### Goal of the exercise
Output the material below in its entirety, exactly as given.

### Data section
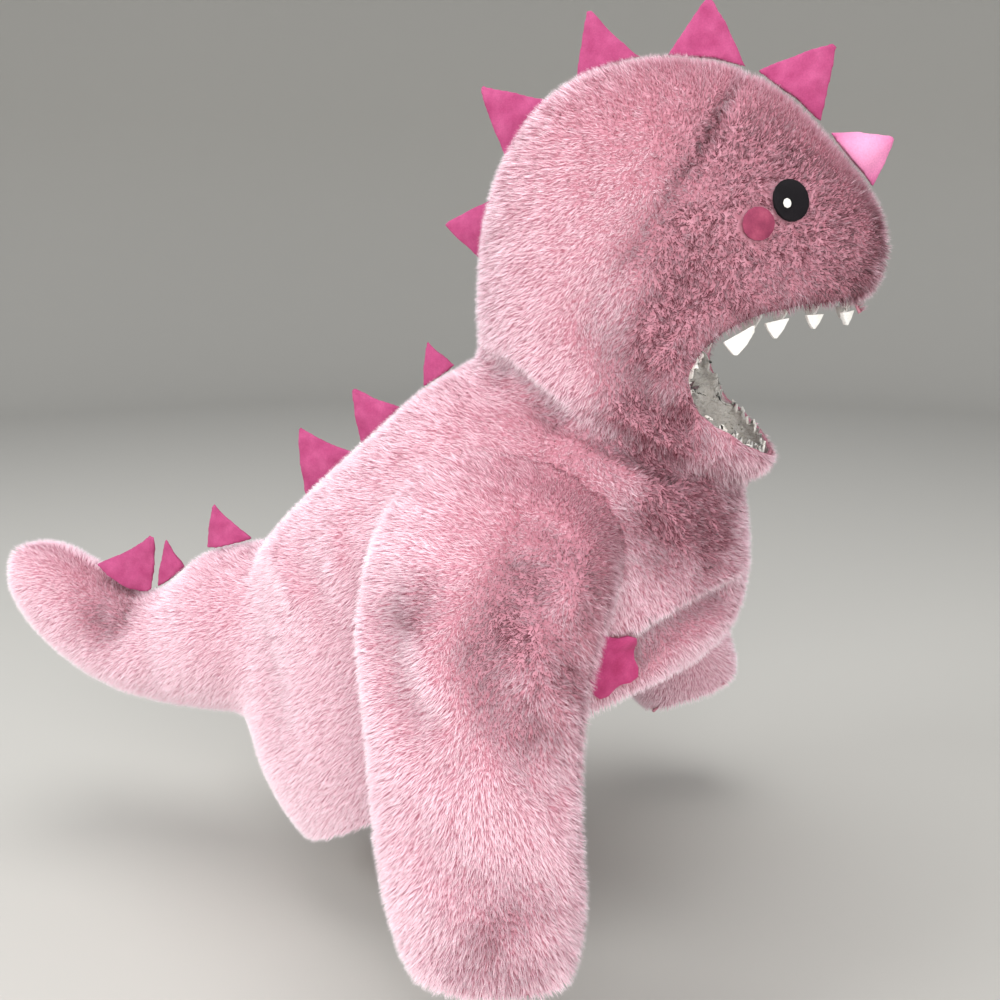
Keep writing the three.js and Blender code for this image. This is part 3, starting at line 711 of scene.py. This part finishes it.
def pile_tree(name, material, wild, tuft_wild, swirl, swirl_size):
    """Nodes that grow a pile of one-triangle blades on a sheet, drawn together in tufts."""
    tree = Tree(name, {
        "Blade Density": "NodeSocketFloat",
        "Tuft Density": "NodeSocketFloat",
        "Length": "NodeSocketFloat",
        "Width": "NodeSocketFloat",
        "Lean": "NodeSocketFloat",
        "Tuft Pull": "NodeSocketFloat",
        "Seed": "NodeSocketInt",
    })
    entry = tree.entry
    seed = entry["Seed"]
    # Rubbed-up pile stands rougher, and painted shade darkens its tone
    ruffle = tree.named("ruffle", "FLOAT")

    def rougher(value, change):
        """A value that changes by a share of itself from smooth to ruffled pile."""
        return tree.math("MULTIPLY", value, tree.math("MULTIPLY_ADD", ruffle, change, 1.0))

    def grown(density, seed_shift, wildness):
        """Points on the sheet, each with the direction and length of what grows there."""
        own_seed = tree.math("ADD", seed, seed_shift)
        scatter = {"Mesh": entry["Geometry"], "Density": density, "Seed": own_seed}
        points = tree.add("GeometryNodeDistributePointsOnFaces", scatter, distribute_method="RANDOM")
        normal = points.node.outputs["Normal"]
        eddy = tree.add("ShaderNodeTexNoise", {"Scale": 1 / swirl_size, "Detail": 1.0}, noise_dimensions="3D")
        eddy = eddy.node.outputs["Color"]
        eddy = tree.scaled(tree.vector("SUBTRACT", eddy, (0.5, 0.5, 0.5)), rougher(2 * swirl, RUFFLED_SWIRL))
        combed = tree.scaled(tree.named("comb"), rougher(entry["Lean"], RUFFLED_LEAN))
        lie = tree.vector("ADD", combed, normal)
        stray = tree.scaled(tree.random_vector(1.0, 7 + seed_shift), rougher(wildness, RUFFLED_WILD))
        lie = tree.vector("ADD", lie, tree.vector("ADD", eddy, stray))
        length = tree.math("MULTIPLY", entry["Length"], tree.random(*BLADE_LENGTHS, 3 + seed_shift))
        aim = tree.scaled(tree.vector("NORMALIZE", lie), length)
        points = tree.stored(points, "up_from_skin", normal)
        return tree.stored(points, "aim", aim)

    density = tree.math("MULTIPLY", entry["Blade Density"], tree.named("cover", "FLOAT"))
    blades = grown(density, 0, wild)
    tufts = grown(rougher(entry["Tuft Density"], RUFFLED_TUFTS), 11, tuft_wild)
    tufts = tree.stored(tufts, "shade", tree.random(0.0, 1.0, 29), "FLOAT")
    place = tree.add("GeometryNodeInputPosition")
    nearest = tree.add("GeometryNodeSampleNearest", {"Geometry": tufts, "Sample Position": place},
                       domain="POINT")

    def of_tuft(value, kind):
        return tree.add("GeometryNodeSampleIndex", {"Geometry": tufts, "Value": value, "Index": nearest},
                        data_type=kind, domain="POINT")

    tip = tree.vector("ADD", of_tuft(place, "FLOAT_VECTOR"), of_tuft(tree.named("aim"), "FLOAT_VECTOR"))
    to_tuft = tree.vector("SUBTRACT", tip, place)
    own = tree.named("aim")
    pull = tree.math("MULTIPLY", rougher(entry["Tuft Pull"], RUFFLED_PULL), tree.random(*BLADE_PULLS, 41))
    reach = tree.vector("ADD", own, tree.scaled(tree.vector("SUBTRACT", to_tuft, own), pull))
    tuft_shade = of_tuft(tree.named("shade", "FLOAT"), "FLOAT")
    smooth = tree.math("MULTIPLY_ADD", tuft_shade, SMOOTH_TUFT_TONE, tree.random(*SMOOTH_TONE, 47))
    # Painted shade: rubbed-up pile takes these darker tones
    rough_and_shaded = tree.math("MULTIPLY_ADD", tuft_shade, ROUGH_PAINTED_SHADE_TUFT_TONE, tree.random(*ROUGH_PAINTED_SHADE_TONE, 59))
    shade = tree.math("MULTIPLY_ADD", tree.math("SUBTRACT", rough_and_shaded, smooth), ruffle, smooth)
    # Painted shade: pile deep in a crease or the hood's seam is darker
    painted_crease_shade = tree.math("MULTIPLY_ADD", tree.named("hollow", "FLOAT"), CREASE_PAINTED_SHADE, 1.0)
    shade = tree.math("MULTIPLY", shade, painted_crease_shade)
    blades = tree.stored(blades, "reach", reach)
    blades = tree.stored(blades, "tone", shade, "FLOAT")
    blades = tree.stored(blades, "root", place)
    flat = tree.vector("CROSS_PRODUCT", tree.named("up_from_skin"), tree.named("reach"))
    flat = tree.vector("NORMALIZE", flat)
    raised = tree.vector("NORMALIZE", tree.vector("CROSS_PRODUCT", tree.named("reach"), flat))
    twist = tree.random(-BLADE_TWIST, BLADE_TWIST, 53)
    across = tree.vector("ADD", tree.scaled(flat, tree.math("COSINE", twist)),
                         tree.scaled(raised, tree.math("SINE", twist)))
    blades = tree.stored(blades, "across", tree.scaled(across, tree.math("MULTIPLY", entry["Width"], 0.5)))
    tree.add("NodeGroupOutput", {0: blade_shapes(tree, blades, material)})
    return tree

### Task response
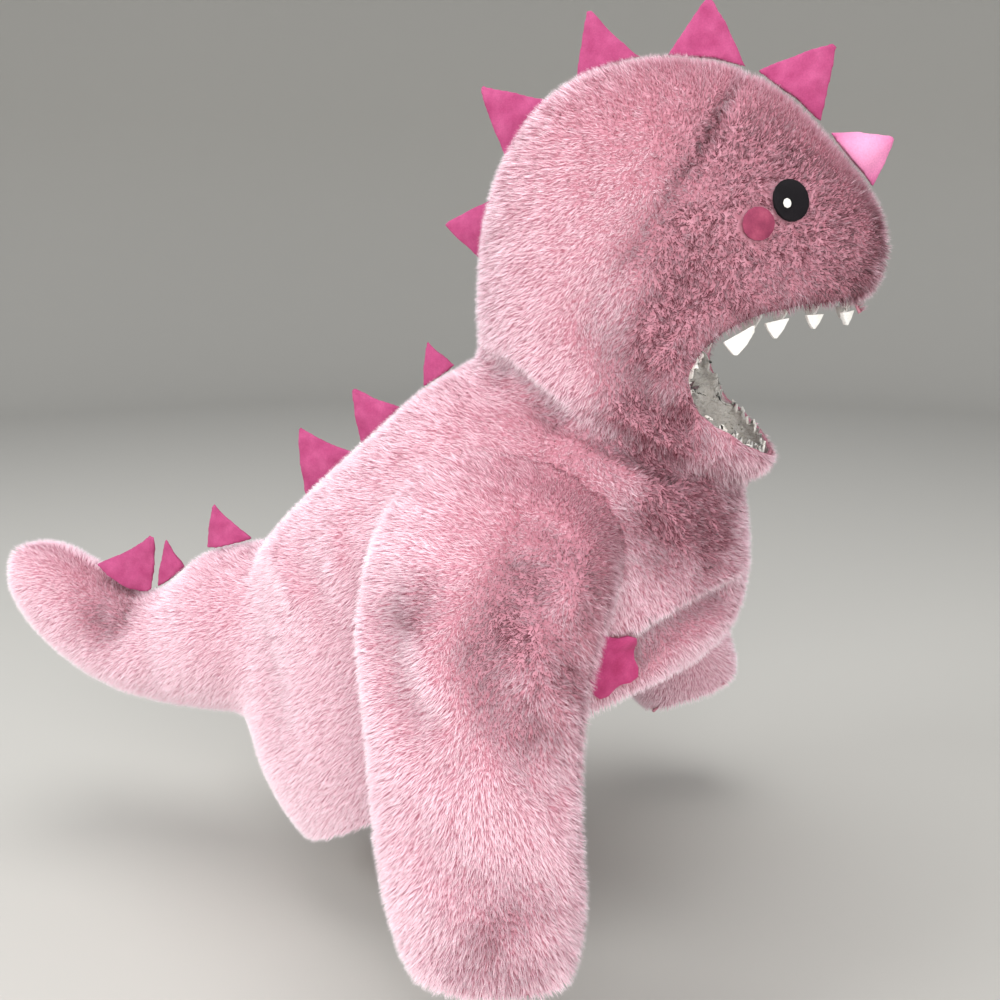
Keep writing the three.js and Blender code for this image. This is part 3, starting at line 711 of scene.py. This part finishes it.
def pile_tree(name, material, wild, tuft_wild, swirl, swirl_size):
    """Nodes that grow a pile of one-triangle blades on a sheet, drawn together in tufts."""
    tree = Tree(name, {
        "Blade Density": "NodeSocketFloat",
        "Tuft Density": "NodeSocketFloat",
        "Length": "NodeSocketFloat",
        "Width": "NodeSocketFloat",
        "Lean": "NodeSocketFloat",
        "Tuft Pull": "NodeSocketFloat",
        "Seed": "NodeSocketInt",
    })
    entry = tree.entry
    seed = entry["Seed"]
    # Rubbed-up pile stands rougher, and painted shade darkens its tone
    ruffle = tree.named("ruffle", "FLOAT")

    def rougher(value, change):
        """A value that changes by a share of itself from smooth to ruffled pile."""
        return tree.math("MULTIPLY", value, tree.math("MULTIPLY_ADD", ruffle, change, 1.0))

    def grown(density, seed_shift, wildness):
        """Points on the sheet, each with the direction and length of what grows there."""
        own_seed = tree.math("ADD", seed, seed_shift)
        scatter = {"Mesh": entry["Geometry"], "Density": density, "Seed": own_seed}
        points = tree.add("GeometryNodeDistributePointsOnFaces", scatter, distribute_method="RANDOM")
        normal = points.node.outputs["Normal"]
        eddy = tree.add("ShaderNodeTexNoise", {"Scale": 1 / swirl_size, "Detail": 1.0}, noise_dimensions="3D")
        eddy = eddy.node.outputs["Color"]
        eddy = tree.scaled(tree.vector("SUBTRACT", eddy, (0.5, 0.5, 0.5)), rougher(2 * swirl, RUFFLED_SWIRL))
        combed = tree.scaled(tree.named("comb"), rougher(entry["Lean"], RUFFLED_LEAN))
        lie = tree.vector("ADD", combed, normal)
        stray = tree.scaled(tree.random_vector(1.0, 7 + seed_shift), rougher(wildness, RUFFLED_WILD))
        lie = tree.vector("ADD", lie, tree.vector("ADD", eddy, stray))
        length = tree.math("MULTIPLY", entry["Length"], tree.random(*BLADE_LENGTHS, 3 + seed_shift))
        aim = tree.scaled(tree.vector("NORMALIZE", lie), length)
        points = tree.stored(points, "up_from_skin", normal)
        return tree.stored(points, "aim", aim)

    density = tree.math("MULTIPLY", entry["Blade Density"], tree.named("cover", "FLOAT"))
    blades = grown(density, 0, wild)
    tufts = grown(rougher(entry["Tuft Density"], RUFFLED_TUFTS), 11, tuft_wild)
    tufts = tree.stored(tufts, "shade", tree.random(0.0, 1.0, 29), "FLOAT")
    place = tree.add("GeometryNodeInputPosition")
    nearest = tree.add("GeometryNodeSampleNearest", {"Geometry": tufts, "Sample Position": place},
                       domain="POINT")

    def of_tuft(value, kind):
        return tree.add("GeometryNodeSampleIndex", {"Geometry": tufts, "Value": value, "Index": nearest},
                        data_type=kind, domain="POINT")

    tip = tree.vector("ADD", of_tuft(place, "FLOAT_VECTOR"), of_tuft(tree.named("aim"), "FLOAT_VECTOR"))
    to_tuft = tree.vector("SUBTRACT", tip, place)
    own = tree.named("aim")
    pull = tree.math("MULTIPLY", rougher(entry["Tuft Pull"], RUFFLED_PULL), tree.random(*BLADE_PULLS, 41))
    reach = tree.vector("ADD", own, tree.scaled(tree.vector("SUBTRACT", to_tuft, own), pull))
    tuft_shade = of_tuft(tree.named("shade", "FLOAT"), "FLOAT")
    smooth = tree.math("MULTIPLY_ADD", tuft_shade, SMOOTH_TUFT_TONE, tree.random(*SMOOTH_TONE, 47))
    # Painted shade: rubbed-up pile takes these darker tones
    rough_and_shaded = tree.math("MULTIPLY_ADD", tuft_shade, ROUGH_PAINTED_SHADE_TUFT_TONE, tree.random(*ROUGH_PAINTED_SHADE_TONE, 59))
    shade = tree.math("MULTIPLY_ADD", tree.math("SUBTRACT", rough_and_shaded, smooth), ruffle, smooth)
    # Painted shade: pile deep in a crease or the hood's seam is darker
    painted_crease_shade = tree.math("MULTIPLY_ADD", tree.named("hollow", "FLOAT"), CREASE_PAINTED_SHADE, 1.0)
    shade = tree.math("MULTIPLY", shade, painted_crease_shade)
    blades = tree.stored(blades, "reach", reach)
    blades = tree.stored(blades, "tone", shade, "FLOAT")
    blades = tree.stored(blades, "root", place)
    flat = tree.vector("CROSS_PRODUCT", tree.named("up_from_skin"), tree.named("reach"))
    flat = tree.vector("NORMALIZE", flat)
    raised = tree.vector("NORMALIZE", tree.vector("CROSS_PRODUCT", tree.named("reach"), flat))
    twist = tree.random(-BLADE_TWIST, BLADE_TWIST, 53)
    across = tree.vector("ADD", tree.scaled(flat, tree.math("COSINE", twist)),
                         tree.scaled(raised, tree.math("SINE", twist)))
    blades = tree.stored(blades, "across", tree.scaled(across, tree.math("MULTIPLY", entry["Width"], 0.5)))
    tree.add("NodeGroupOutput", {0: blade_shapes(tree, blades, material)})
    return tree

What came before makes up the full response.